■ Your instructions: Using the material below, print the line that contains "Continue the OpenSCAD", the line that contains "return q.outputs[0]", and every line in between, exactly and nothing else.

[Modeling code records]
»»
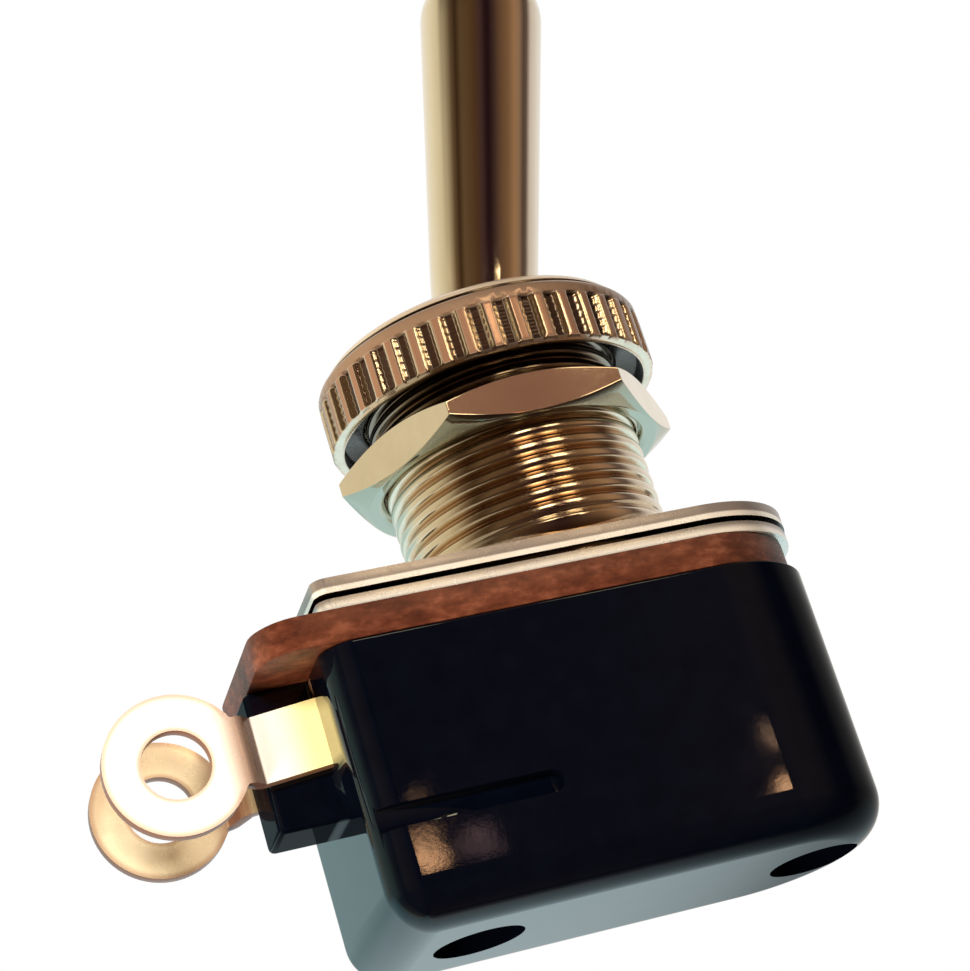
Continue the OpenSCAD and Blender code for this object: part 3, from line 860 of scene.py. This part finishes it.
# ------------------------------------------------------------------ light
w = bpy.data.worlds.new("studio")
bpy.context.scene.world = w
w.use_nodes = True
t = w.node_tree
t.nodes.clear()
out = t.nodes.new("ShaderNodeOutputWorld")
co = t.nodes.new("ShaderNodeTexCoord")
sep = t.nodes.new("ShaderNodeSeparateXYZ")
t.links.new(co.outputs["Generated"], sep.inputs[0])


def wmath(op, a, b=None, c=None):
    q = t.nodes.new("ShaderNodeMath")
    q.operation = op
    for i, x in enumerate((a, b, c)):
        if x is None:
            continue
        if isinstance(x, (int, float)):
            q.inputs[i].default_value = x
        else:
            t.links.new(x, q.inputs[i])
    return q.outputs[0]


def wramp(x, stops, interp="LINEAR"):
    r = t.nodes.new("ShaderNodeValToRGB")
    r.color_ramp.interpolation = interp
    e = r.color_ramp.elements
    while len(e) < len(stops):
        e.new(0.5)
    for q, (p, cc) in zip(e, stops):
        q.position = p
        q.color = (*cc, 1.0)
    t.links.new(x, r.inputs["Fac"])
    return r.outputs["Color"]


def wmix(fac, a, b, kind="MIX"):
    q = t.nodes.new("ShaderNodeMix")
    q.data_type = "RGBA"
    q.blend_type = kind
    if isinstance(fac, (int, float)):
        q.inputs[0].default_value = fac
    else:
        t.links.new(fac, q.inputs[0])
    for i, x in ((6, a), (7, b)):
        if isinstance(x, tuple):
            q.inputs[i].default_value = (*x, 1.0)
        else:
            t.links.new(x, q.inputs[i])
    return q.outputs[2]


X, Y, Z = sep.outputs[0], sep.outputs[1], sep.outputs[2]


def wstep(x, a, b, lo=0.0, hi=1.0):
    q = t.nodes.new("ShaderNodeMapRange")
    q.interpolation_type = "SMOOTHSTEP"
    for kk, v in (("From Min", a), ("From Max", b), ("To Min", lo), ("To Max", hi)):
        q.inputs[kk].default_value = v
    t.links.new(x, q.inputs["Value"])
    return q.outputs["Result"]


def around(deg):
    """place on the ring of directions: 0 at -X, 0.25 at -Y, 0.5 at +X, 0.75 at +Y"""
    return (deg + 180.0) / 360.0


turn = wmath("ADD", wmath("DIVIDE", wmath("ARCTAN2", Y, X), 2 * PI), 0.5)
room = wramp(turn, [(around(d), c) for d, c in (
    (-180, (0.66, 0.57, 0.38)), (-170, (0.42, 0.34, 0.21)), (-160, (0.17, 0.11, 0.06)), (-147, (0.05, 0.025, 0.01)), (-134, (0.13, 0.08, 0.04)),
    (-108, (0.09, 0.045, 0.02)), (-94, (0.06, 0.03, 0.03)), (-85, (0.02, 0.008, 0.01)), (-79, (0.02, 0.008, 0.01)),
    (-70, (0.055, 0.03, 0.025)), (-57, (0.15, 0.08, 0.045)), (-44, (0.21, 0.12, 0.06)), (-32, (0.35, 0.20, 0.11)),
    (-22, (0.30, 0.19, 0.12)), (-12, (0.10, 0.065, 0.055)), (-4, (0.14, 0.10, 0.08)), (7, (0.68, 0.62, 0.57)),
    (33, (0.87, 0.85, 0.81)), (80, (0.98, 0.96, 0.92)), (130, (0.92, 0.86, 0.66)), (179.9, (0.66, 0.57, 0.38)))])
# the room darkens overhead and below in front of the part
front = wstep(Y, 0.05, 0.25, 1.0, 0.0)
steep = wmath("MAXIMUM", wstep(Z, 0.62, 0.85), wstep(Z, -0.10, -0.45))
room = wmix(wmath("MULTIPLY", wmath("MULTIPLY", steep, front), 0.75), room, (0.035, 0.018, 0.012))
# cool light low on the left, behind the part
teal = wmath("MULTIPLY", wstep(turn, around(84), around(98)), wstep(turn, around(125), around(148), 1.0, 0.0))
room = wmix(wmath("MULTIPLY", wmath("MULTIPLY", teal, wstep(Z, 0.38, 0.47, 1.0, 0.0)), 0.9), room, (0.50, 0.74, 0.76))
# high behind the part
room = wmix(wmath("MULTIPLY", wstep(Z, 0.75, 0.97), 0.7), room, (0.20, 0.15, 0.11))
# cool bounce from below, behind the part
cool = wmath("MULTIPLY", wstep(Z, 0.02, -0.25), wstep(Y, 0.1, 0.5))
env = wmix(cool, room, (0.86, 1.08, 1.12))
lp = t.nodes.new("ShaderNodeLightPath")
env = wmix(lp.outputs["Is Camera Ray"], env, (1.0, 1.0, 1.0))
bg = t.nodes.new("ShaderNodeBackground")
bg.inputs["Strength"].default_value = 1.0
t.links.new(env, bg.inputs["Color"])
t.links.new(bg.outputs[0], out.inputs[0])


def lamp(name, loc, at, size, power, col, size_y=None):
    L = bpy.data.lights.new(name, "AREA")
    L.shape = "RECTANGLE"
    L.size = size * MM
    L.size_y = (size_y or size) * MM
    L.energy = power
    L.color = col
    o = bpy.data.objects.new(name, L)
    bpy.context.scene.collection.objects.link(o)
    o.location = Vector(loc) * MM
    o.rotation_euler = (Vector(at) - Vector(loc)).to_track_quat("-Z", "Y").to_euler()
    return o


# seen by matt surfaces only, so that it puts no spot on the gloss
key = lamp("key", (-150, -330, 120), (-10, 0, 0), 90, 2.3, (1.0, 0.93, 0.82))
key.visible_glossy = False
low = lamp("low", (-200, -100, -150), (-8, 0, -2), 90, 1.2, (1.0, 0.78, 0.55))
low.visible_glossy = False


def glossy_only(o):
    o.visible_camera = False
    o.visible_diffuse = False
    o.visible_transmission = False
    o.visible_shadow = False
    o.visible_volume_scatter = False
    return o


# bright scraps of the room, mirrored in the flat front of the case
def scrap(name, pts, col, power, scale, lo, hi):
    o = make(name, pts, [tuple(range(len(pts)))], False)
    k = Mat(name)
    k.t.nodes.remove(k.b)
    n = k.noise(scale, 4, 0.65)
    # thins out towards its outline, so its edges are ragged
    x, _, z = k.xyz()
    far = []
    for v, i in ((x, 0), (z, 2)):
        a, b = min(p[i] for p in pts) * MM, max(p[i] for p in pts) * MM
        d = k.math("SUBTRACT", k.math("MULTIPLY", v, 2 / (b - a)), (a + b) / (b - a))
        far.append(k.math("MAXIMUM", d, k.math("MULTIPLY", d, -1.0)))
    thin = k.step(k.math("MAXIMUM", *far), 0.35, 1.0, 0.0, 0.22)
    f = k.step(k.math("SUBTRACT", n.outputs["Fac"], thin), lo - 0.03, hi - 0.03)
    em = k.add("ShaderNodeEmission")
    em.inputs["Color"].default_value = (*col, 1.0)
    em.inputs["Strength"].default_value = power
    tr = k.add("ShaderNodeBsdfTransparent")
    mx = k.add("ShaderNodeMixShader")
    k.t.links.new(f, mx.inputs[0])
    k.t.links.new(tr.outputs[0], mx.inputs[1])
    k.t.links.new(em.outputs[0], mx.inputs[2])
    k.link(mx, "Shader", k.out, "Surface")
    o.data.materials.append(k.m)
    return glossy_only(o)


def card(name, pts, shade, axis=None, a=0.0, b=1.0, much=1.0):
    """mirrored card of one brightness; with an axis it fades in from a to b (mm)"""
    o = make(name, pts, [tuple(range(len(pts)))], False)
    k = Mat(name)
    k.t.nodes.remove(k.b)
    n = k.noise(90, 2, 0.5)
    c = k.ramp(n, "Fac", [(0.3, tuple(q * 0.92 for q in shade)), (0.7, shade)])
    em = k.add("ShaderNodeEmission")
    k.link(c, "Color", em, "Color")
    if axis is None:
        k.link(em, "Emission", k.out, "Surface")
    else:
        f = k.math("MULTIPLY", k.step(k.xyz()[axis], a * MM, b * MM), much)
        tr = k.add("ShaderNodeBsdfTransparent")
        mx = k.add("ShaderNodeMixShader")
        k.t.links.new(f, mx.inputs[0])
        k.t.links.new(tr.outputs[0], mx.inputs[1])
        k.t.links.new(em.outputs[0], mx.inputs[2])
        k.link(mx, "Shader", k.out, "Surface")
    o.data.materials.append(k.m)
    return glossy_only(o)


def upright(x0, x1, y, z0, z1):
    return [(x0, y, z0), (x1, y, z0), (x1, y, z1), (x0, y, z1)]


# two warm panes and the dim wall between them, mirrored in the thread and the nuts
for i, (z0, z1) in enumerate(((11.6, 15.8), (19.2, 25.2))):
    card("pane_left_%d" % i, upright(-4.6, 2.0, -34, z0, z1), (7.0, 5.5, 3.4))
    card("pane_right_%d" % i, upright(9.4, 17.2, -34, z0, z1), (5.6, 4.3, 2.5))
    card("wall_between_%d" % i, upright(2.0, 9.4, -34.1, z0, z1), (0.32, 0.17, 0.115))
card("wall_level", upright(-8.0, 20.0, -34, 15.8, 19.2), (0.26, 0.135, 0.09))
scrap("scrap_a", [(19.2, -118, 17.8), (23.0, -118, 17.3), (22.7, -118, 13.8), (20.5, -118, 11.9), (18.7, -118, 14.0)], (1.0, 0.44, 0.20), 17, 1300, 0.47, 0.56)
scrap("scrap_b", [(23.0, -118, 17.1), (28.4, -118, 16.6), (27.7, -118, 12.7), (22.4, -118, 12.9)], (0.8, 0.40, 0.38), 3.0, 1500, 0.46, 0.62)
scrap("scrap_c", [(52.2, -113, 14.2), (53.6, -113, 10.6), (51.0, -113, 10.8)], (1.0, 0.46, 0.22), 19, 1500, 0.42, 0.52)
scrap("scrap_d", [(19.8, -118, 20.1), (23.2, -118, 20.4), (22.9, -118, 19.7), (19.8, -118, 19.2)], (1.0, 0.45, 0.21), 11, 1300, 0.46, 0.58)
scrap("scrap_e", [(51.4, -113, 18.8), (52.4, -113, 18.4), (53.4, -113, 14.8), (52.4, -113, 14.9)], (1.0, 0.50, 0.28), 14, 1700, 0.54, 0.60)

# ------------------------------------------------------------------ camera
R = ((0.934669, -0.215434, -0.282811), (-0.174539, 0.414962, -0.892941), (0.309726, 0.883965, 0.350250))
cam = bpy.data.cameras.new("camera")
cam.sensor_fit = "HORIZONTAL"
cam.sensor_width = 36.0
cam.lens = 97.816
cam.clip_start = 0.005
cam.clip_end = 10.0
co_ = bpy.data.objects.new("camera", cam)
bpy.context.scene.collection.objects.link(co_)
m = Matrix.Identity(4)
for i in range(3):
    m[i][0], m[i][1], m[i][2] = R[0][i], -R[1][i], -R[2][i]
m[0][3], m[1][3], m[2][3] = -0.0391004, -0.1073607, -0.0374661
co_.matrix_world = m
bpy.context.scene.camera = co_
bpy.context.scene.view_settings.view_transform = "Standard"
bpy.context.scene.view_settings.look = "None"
««
»»
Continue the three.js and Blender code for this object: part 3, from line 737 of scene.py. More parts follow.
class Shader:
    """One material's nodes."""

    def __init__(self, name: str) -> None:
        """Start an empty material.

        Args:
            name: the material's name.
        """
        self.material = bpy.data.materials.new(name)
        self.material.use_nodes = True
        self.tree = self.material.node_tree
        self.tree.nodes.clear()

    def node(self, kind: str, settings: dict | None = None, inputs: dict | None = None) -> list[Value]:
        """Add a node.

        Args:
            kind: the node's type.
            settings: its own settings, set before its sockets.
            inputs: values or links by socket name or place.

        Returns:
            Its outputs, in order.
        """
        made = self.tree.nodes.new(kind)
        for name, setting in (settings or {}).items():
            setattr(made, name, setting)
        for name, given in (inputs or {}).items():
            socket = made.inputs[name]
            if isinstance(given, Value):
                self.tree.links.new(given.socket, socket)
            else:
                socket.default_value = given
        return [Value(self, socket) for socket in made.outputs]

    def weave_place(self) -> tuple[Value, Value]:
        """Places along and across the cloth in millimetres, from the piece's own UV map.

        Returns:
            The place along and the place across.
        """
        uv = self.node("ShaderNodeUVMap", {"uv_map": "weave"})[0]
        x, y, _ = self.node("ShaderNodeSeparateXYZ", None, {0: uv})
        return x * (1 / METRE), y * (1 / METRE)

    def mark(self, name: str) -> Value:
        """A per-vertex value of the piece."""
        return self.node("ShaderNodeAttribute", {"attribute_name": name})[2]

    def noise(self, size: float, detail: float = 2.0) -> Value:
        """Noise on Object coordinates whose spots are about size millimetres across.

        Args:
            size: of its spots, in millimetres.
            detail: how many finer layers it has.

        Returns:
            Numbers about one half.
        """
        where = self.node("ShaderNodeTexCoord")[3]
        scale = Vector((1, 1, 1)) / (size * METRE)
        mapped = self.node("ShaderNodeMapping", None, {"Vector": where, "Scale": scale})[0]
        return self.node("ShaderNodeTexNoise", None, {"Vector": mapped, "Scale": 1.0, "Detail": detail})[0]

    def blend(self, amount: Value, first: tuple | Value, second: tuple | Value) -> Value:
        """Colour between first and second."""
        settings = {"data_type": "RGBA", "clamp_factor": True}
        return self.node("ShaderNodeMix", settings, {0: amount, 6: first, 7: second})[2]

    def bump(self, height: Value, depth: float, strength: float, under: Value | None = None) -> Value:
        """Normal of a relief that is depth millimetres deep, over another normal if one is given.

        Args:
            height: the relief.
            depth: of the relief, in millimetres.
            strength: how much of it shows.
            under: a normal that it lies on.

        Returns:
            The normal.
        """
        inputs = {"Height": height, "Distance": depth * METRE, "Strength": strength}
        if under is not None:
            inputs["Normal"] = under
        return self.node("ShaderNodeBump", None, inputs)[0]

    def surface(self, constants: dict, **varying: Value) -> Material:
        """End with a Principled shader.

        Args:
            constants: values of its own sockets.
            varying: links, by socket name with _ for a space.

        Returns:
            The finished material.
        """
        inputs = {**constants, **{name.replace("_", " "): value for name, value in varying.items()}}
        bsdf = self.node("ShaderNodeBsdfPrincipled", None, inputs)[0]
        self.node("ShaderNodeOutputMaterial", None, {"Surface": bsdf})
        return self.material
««
■ Response to this task:
Continue the OpenSCAD and Blender code for this object: part 3, from line 860 of scene.py. This part finishes it.
# ------------------------------------------------------------------ light
w = bpy.data.worlds.new("studio")
bpy.context.scene.world = w
w.use_nodes = True
t = w.node_tree
t.nodes.clear()
out = t.nodes.new("ShaderNodeOutputWorld")
co = t.nodes.new("ShaderNodeTexCoord")
sep = t.nodes.new("ShaderNodeSeparateXYZ")
t.links.new(co.outputs["Generated"], sep.inputs[0])


def wmath(op, a, b=None, c=None):
    q = t.nodes.new("ShaderNodeMath")
    q.operation = op
    for i, x in enumerate((a, b, c)):
        if x is None:
            continue
        if isinstance(x, (int, float)):
            q.inputs[i].default_value = x
        else:
            t.links.new(x, q.inputs[i])
    return q.outputs[0]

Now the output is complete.